Given information -
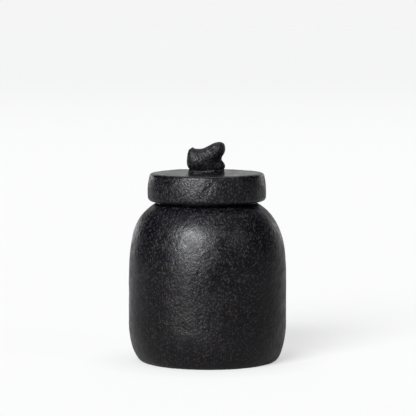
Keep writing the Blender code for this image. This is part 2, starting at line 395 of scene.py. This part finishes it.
def marked(points, marks, bend=0.0):
    # Single strokes on the front, their places and widths in millimetres: each counts for
    # amount * exp(-(distance / width)^2), where the distance is taken in the front view to the straight
    # line between the stroke's two ends (x, z), and there is one width on the line's left and another on
    # its right. Noise bends the lines by up to about bend, and they fade out behind the axis
    total = np.zeros(points.shape[:-1])
    fade = 1 - eased(points[..., 1], handwork["strokeFrom"], handwork["strokeTo"])
    if bend:
        points = points + bend * rollingSteps(points, handwork["strokeBend"], handwork["strokeSeeds"])
    for start, end, leftWidth, rightWidth, amount in marks:
        start = np.array(start) * mm
        along = np.array(end) * mm - start
        offset = points[..., [0, 2]] - start
        share = np.clip(offset @ along / max(along @ along, 1e-12), 0, 1)
        away = np.linalg.norm(offset - share[..., None] * along, axis=-1)
        right = (offset[..., 1] * along[0] - offset[..., 0] * along[1]) * np.sign(-along[1]) > 0
        width = np.where(right, rightWidth, leftWidth) * mm
        total += amount * np.exp(-(away / width) ** 2)
    return total * fade


jar = {
    "columns": 460, "insideColumns": 115, "cornerPoints": 200, "shoulderPoints": 300,
    "step": 0.82 * mm, "underStep": 5 * mm, "ringStep": 1.4 * mm,
    "neckStep": 1.6 * mm, "rimStep": 0.8 * mm, "insideStep": 2.4 * mm,
    "underRelief": 0.3, "outsideRelief": 1.0, "neckRelief": 0.4, "insideRelief": 0.5,
    "cornerWidth": 10.7 * mm, "cornerHeight": 31.0 * mm, "cornerPower": 1.92, "straight": 2.0 * mm,
    "shoulderRise": 101.1 * mm, "heightPower": 5.1, "radiusPower": 2.3,
    "footRingWidth": 5.5 * mm, "footRecess": 1.4 * mm, "footStep": 1.2 * mm, "footSlope": 0.96 * mm,
    "wall": 6.0 * mm, "floor": 7.5 * mm, "insideCornerWidth": 11.5 * mm, "insideCornerHeight": 17.5 * mm,
    "neckRadius": 39.0 * mm, "neckFillet": 1.6 * mm, "throatRise": 3.0 * mm, "rimEdge": 2.0 * mm,
    "lean": 0.60 * mm, "leanFrom": 96 * mm, "leanTo": 114 * mm, "footLean": 0.50 * mm, "footLeanTo": 12 * mm,
    "swell": 0.15 * mm, "swellFrom": 84 * mm, "swellTo": 118 * mm,
}
jarRelief = {
    "coat": 0.40 * mm, "waveSize": 38 * mm, "waveHeight": 0.25 * mm,
    "lumpSize": 12 * mm, "lumpHeight": 0.13 * mm,
    "pebbleSize": 3.0 * mm, "pebbleBend": 1.1 * mm, "pebbleHeight": 0.06 * mm,
    "pitSpacing": 5.0 * mm, "pitDepth": 0.20 * mm,
}
jarMarks = [
    # upper end, lower end, width to the left and to the right, height: two grains that stand up and catch
    # the light on the shoulder
    ((22.3, 114.6), (22.6, 114.2), 0.7, 0.7, 0.60),
    ((31.6, 100.7), (32.6, 100.0), 0.7, 0.7, 0.30),
]
jarRubs = [
    # the same, with an amount from 0 to 1 in place of the height: where the front and the left flank were
    # burnished harder
    ((11.5, 78.0), (11.5, 68.0), 9.5, 10.0, 0.9),
    ((-50.0, 74.0), (-50.0, 22.0), 15.0, 14.0, 1.0),
]


def shoulderOf(radius):
    # Height of the shoulder over this radius: start + rise * (1 - (radius/body)^a)^(1/b)
    start = jar["cornerHeight"] + jar["straight"]
    closed = (radius / jarHigh.x) ** jar["radiusPower"]
    return start + jar["shoulderRise"] * np.clip(1 - closed, 0, 1) ** (1 / jar["heightPower"])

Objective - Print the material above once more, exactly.

Exercise response -
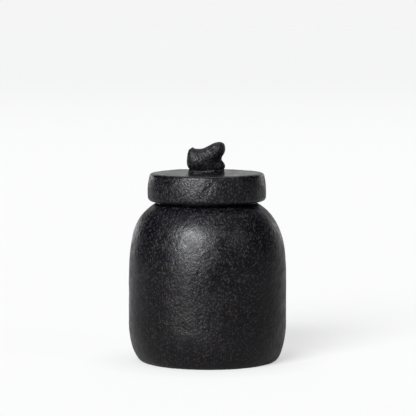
Keep writing the Blender code for this image. This is part 2, starting at line 395 of scene.py. This part finishes it.
def marked(points, marks, bend=0.0):
    # Single strokes on the front, their places and widths in millimetres: each counts for
    # amount * exp(-(distance / width)^2), where the distance is taken in the front view to the straight
    # line between the stroke's two ends (x, z), and there is one width on the line's left and another on
    # its right. Noise bends the lines by up to about bend, and they fade out behind the axis
    total = np.zeros(points.shape[:-1])
    fade = 1 - eased(points[..., 1], handwork["strokeFrom"], handwork["strokeTo"])
    if bend:
        points = points + bend * rollingSteps(points, handwork["strokeBend"], handwork["strokeSeeds"])
    for start, end, leftWidth, rightWidth, amount in marks:
        start = np.array(start) * mm
        along = np.array(end) * mm - start
        offset = points[..., [0, 2]] - start
        share = np.clip(offset @ along / max(along @ along, 1e-12), 0, 1)
        away = np.linalg.norm(offset - share[..., None] * along, axis=-1)
        right = (offset[..., 1] * along[0] - offset[..., 0] * along[1]) * np.sign(-along[1]) > 0
        width = np.where(right, rightWidth, leftWidth) * mm
        total += amount * np.exp(-(away / width) ** 2)
    return total * fade


jar = {
    "columns": 460, "insideColumns": 115, "cornerPoints": 200, "shoulderPoints": 300,
    "step": 0.82 * mm, "underStep": 5 * mm, "ringStep": 1.4 * mm,
    "neckStep": 1.6 * mm, "rimStep": 0.8 * mm, "insideStep": 2.4 * mm,
    "underRelief": 0.3, "outsideRelief": 1.0, "neckRelief": 0.4, "insideRelief": 0.5,
    "cornerWidth": 10.7 * mm, "cornerHeight": 31.0 * mm, "cornerPower": 1.92, "straight": 2.0 * mm,
    "shoulderRise": 101.1 * mm, "heightPower": 5.1, "radiusPower": 2.3,
    "footRingWidth": 5.5 * mm, "footRecess": 1.4 * mm, "footStep": 1.2 * mm, "footSlope": 0.96 * mm,
    "wall": 6.0 * mm, "floor": 7.5 * mm, "insideCornerWidth": 11.5 * mm, "insideCornerHeight": 17.5 * mm,
    "neckRadius": 39.0 * mm, "neckFillet": 1.6 * mm, "throatRise": 3.0 * mm, "rimEdge": 2.0 * mm,
    "lean": 0.60 * mm, "leanFrom": 96 * mm, "leanTo": 114 * mm, "footLean": 0.50 * mm, "footLeanTo": 12 * mm,
    "swell": 0.15 * mm, "swellFrom": 84 * mm, "swellTo": 118 * mm,
}
jarRelief = {
    "coat": 0.40 * mm, "waveSize": 38 * mm, "waveHeight": 0.25 * mm,
    "lumpSize": 12 * mm, "lumpHeight": 0.13 * mm,
    "pebbleSize": 3.0 * mm, "pebbleBend": 1.1 * mm, "pebbleHeight": 0.06 * mm,
    "pitSpacing": 5.0 * mm, "pitDepth": 0.20 * mm,
}
jarMarks = [
    # upper end, lower end, width to the left and to the right, height: two grains that stand up and catch
    # the light on the shoulder
    ((22.3, 114.6), (22.6, 114.2), 0.7, 0.7, 0.60),
    ((31.6, 100.7), (32.6, 100.0), 0.7, 0.7, 0.30),
]
jarRubs = [
    # the same, with an amount from 0 to 1 in place of the height: where the front and the left flank were
    # burnished harder
    ((11.5, 78.0), (11.5, 68.0), 9.5, 10.0, 0.9),
    ((-50.0, 74.0), (-50.0, 22.0), 15.0, 14.0, 1.0),
]


def shoulderOf(radius):
    # Height of the shoulder over this radius: start + rise * (1 - (radius/body)^a)^(1/b)
    start = jar["cornerHeight"] + jar["straight"]
    closed = (radius / jarHigh.x) ** jar["radiusPower"]
    return start + jar["shoulderRise"] * np.clip(1 - closed, 0, 1) ** (1 / jar["heightPower"])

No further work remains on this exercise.